YOUR INSTRUCTIONS:
Repeat exactly, and only, the lines below starting at the line that contains "const nutCoat = new" and ending at the line that contains "for node in", inclusive of both.
--- BEGIN RAW DATA ---
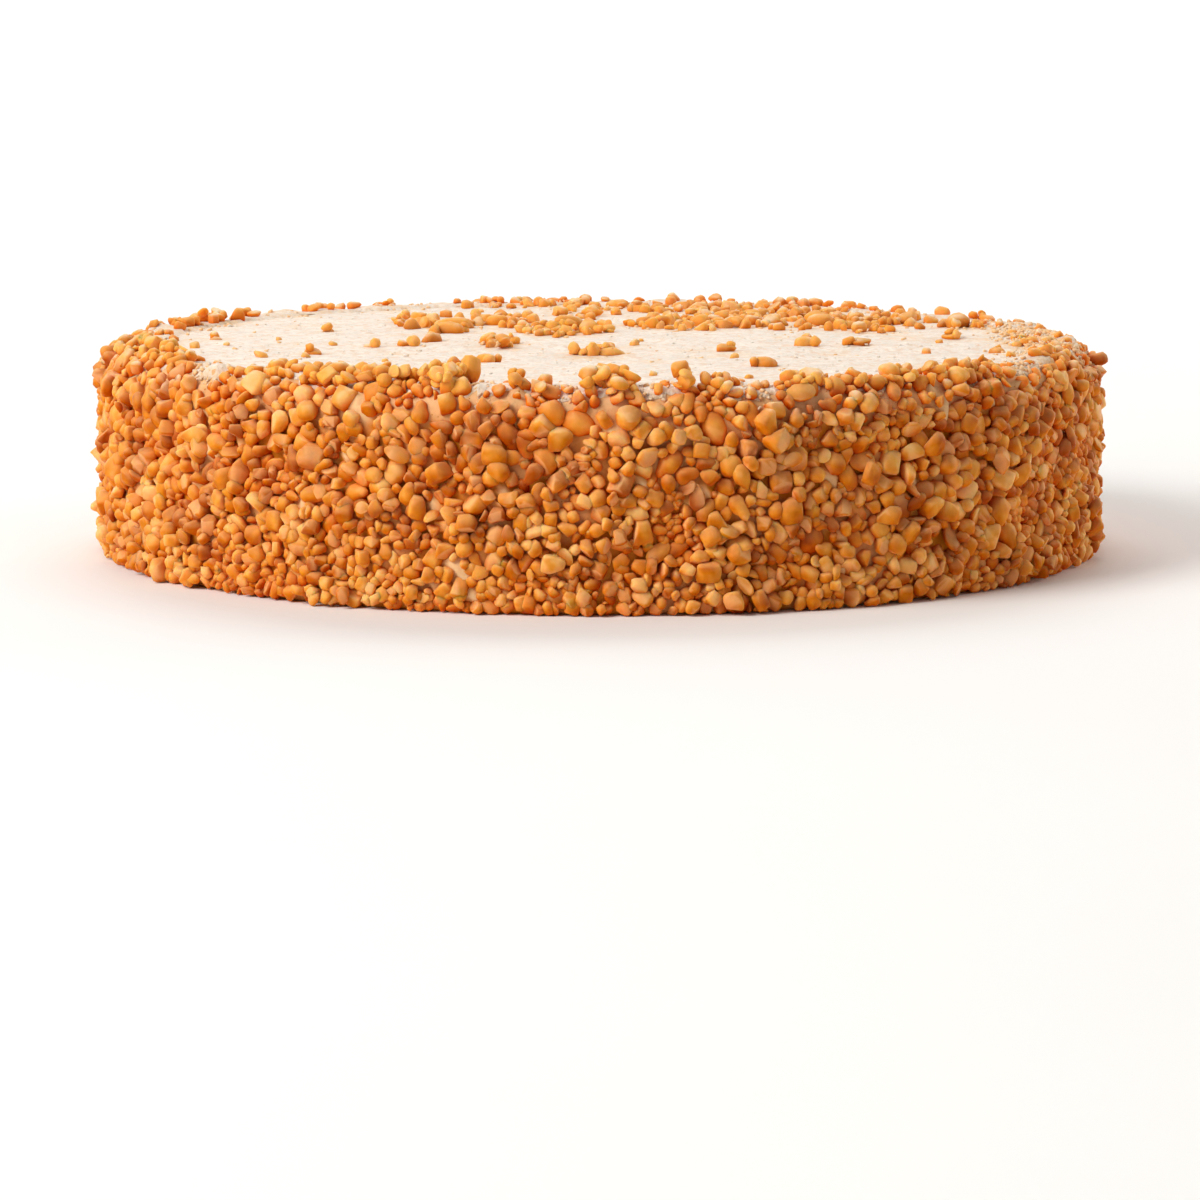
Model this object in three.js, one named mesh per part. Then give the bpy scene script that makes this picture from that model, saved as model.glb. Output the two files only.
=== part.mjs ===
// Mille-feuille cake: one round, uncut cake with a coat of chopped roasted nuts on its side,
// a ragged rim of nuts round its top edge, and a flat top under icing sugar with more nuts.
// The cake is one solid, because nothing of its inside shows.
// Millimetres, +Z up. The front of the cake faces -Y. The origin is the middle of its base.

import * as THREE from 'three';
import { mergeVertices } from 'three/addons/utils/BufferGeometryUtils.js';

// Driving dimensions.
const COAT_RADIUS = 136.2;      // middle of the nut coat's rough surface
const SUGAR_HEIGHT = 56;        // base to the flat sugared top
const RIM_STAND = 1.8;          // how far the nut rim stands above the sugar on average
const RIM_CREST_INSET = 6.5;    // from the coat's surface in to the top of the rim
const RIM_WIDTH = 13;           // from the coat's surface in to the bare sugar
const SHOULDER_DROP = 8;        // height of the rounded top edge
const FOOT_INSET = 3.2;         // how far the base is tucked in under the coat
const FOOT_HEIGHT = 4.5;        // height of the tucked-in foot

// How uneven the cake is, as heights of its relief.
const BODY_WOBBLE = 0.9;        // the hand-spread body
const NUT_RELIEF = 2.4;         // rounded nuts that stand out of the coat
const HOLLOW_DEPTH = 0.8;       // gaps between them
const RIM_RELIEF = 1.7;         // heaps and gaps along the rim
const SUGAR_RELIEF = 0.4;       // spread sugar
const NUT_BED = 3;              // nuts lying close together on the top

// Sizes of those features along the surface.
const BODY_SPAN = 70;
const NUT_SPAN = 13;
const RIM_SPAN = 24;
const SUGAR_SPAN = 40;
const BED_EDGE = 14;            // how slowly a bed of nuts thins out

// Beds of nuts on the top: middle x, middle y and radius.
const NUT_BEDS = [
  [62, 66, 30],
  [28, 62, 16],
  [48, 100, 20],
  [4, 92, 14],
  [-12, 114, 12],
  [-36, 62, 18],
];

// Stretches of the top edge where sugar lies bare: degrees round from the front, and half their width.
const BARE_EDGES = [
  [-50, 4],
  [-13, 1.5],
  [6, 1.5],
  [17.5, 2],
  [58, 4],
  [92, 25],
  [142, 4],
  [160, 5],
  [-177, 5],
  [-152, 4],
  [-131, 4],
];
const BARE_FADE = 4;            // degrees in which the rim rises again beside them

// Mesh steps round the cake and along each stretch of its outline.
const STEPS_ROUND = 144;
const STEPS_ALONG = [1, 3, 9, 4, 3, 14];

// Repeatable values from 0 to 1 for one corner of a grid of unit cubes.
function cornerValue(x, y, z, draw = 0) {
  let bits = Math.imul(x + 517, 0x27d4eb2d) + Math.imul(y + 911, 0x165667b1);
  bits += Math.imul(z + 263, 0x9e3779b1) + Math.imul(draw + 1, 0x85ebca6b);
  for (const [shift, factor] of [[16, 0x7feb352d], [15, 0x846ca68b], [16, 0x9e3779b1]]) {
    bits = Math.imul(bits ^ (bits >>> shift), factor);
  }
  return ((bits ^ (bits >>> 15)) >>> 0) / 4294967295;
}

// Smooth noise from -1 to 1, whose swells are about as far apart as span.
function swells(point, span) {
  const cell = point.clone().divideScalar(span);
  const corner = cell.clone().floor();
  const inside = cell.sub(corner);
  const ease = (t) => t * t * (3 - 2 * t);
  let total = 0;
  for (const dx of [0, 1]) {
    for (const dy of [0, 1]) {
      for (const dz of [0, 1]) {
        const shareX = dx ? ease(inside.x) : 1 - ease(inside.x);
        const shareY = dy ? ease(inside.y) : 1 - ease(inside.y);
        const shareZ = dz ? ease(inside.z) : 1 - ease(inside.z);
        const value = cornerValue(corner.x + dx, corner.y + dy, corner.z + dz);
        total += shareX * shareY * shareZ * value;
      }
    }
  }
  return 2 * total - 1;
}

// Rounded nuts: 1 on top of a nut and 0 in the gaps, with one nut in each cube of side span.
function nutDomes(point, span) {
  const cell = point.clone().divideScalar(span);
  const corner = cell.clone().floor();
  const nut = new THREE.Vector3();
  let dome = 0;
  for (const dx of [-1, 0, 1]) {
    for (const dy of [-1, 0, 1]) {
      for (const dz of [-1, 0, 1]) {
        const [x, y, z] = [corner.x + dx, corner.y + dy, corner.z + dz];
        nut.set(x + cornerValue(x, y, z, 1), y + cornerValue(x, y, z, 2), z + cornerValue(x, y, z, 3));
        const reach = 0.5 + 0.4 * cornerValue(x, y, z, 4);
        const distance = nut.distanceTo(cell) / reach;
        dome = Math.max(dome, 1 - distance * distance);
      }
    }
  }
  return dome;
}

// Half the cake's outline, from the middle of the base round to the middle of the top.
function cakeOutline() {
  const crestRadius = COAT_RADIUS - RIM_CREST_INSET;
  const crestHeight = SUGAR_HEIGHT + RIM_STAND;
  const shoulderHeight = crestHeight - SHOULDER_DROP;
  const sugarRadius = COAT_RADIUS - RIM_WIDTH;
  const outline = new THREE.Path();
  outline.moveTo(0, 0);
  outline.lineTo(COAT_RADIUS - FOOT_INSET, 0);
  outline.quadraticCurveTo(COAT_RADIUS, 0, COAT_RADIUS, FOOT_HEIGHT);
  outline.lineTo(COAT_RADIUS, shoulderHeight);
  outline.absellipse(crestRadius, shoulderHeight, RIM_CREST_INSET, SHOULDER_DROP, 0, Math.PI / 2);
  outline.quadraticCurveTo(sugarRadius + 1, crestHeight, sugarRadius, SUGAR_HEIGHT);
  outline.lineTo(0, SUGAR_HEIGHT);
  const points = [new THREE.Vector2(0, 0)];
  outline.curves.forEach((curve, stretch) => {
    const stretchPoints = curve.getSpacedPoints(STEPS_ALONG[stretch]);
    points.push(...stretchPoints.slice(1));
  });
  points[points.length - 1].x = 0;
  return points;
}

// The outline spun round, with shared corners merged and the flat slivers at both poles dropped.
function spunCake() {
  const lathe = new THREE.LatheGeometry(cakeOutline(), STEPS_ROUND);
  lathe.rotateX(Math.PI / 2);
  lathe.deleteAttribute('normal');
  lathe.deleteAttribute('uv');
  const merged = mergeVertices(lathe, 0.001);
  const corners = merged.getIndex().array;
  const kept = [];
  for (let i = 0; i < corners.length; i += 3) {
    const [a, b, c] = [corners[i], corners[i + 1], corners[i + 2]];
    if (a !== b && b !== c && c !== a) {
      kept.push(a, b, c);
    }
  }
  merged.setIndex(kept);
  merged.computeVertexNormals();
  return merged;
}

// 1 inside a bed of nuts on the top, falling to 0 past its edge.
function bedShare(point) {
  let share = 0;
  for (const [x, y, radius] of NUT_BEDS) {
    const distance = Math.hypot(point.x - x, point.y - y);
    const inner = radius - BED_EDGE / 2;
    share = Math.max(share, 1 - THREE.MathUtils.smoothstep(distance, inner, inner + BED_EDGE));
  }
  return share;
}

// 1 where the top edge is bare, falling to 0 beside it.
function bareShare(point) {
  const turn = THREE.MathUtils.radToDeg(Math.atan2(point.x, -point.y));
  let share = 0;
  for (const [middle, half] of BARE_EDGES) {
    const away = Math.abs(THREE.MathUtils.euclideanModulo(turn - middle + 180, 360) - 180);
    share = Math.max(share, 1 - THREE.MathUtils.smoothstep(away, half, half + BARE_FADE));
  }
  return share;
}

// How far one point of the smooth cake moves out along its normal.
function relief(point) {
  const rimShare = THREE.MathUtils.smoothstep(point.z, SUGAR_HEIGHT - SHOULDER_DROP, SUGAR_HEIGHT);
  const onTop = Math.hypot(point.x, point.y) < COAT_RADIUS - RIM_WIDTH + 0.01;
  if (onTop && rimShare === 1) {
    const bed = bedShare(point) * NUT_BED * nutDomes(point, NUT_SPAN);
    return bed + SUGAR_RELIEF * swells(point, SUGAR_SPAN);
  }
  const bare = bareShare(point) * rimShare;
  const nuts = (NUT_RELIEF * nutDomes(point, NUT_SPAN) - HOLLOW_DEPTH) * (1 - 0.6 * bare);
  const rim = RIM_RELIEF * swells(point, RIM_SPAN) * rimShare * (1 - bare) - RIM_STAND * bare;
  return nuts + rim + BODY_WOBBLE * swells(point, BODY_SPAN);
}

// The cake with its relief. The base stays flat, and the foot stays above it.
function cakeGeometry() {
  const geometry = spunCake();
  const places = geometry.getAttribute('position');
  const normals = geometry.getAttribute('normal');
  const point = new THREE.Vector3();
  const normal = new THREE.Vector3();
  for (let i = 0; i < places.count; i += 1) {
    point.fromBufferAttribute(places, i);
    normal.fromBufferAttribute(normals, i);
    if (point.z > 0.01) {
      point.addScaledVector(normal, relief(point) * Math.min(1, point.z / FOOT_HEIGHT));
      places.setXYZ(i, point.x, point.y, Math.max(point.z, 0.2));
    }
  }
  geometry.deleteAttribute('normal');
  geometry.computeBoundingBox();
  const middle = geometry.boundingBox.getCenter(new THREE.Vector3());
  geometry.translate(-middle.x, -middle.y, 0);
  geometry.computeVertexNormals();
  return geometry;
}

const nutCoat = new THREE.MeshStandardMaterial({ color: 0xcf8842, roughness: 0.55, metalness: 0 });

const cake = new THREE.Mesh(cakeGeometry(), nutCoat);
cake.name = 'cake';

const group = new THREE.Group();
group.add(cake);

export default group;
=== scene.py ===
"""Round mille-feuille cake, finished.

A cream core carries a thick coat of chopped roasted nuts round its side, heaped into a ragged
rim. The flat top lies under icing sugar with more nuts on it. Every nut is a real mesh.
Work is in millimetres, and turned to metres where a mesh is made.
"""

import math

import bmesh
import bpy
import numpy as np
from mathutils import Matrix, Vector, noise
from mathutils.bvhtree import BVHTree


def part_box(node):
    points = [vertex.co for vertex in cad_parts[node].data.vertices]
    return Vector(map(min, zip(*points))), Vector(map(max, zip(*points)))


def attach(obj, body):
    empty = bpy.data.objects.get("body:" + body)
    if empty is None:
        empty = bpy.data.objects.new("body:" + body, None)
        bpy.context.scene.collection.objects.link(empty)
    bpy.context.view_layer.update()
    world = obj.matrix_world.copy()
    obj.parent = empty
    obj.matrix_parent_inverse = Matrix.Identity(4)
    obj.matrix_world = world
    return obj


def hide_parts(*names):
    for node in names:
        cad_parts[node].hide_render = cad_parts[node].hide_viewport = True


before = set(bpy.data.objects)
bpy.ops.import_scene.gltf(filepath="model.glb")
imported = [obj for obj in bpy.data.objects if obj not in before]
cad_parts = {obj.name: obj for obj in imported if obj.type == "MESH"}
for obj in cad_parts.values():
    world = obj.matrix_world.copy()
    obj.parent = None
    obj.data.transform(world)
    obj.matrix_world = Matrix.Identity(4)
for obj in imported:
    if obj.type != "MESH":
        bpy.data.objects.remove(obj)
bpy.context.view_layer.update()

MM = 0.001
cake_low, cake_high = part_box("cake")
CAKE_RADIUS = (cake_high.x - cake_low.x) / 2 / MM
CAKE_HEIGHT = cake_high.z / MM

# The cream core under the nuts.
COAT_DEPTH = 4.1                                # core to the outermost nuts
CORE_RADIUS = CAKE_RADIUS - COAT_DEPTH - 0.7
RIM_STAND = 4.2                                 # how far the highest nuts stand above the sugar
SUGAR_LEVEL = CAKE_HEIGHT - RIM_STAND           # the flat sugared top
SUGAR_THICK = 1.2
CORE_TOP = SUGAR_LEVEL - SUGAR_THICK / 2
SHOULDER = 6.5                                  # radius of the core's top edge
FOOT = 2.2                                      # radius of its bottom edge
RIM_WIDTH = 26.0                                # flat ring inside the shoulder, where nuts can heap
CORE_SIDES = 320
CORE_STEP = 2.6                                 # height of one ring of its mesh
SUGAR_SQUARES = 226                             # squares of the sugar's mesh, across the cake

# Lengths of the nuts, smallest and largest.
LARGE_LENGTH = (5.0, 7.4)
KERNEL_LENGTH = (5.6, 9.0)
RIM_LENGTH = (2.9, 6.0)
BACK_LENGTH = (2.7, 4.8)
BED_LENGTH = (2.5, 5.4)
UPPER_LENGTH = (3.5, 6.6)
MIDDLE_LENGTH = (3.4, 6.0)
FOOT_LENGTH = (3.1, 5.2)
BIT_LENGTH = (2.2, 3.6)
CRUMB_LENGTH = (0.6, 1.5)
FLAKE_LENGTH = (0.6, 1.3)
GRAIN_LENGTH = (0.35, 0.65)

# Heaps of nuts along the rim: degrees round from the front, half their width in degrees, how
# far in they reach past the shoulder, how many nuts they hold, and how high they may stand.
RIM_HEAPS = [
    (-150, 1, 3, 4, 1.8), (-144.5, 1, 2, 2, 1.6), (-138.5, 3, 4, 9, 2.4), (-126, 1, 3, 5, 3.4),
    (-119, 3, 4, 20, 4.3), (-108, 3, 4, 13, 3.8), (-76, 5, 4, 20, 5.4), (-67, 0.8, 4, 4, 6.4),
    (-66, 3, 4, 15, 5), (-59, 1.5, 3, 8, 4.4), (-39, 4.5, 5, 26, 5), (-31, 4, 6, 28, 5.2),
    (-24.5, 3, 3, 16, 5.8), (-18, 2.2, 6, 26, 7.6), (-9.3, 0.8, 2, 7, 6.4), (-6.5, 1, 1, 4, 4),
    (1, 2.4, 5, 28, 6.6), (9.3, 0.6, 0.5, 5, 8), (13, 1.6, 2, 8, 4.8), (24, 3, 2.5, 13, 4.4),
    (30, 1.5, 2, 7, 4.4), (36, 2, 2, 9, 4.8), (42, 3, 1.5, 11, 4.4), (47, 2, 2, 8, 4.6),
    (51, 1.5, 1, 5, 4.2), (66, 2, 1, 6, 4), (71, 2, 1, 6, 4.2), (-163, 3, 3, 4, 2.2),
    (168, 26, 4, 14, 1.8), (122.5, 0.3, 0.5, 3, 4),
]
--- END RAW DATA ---
WORKED ANSWER:
const nutCoat = new THREE.MeshStandardMaterial({ color: 0xcf8842, roughness: 0.55, metalness: 0 });

const cake = new THREE.Mesh(cakeGeometry(), nutCoat);
cake.name = 'cake';

const group = new THREE.Group();
group.add(cake);

export default group;
=== scene.py ===
"""Round mille-feuille cake, finished.

A cream core carries a thick coat of chopped roasted nuts round its side, heaped into a ragged
rim. The flat top lies under icing sugar with more nuts on it. Every nut is a real mesh.
Work is in millimetres, and turned to metres where a mesh is made.
"""

import math

import bmesh
import bpy
import numpy as np
from mathutils import Matrix, Vector, noise
from mathutils.bvhtree import BVHTree


def part_box(node):
    points = [vertex.co for vertex in cad_parts[node].data.vertices]
    return Vector(map(min, zip(*points))), Vector(map(max, zip(*points)))


def attach(obj, body):
    empty = bpy.data.objects.get("body:" + body)
    if empty is None:
        empty = bpy.data.objects.new("body:" + body, None)
        bpy.context.scene.collection.objects.link(empty)
    bpy.context.view_layer.update()
    world = obj.matrix_world.copy()
    obj.parent = empty
    obj.matrix_parent_inverse = Matrix.Identity(4)
    obj.matrix_world = world
    return obj


def hide_parts(*names):
    for node in names:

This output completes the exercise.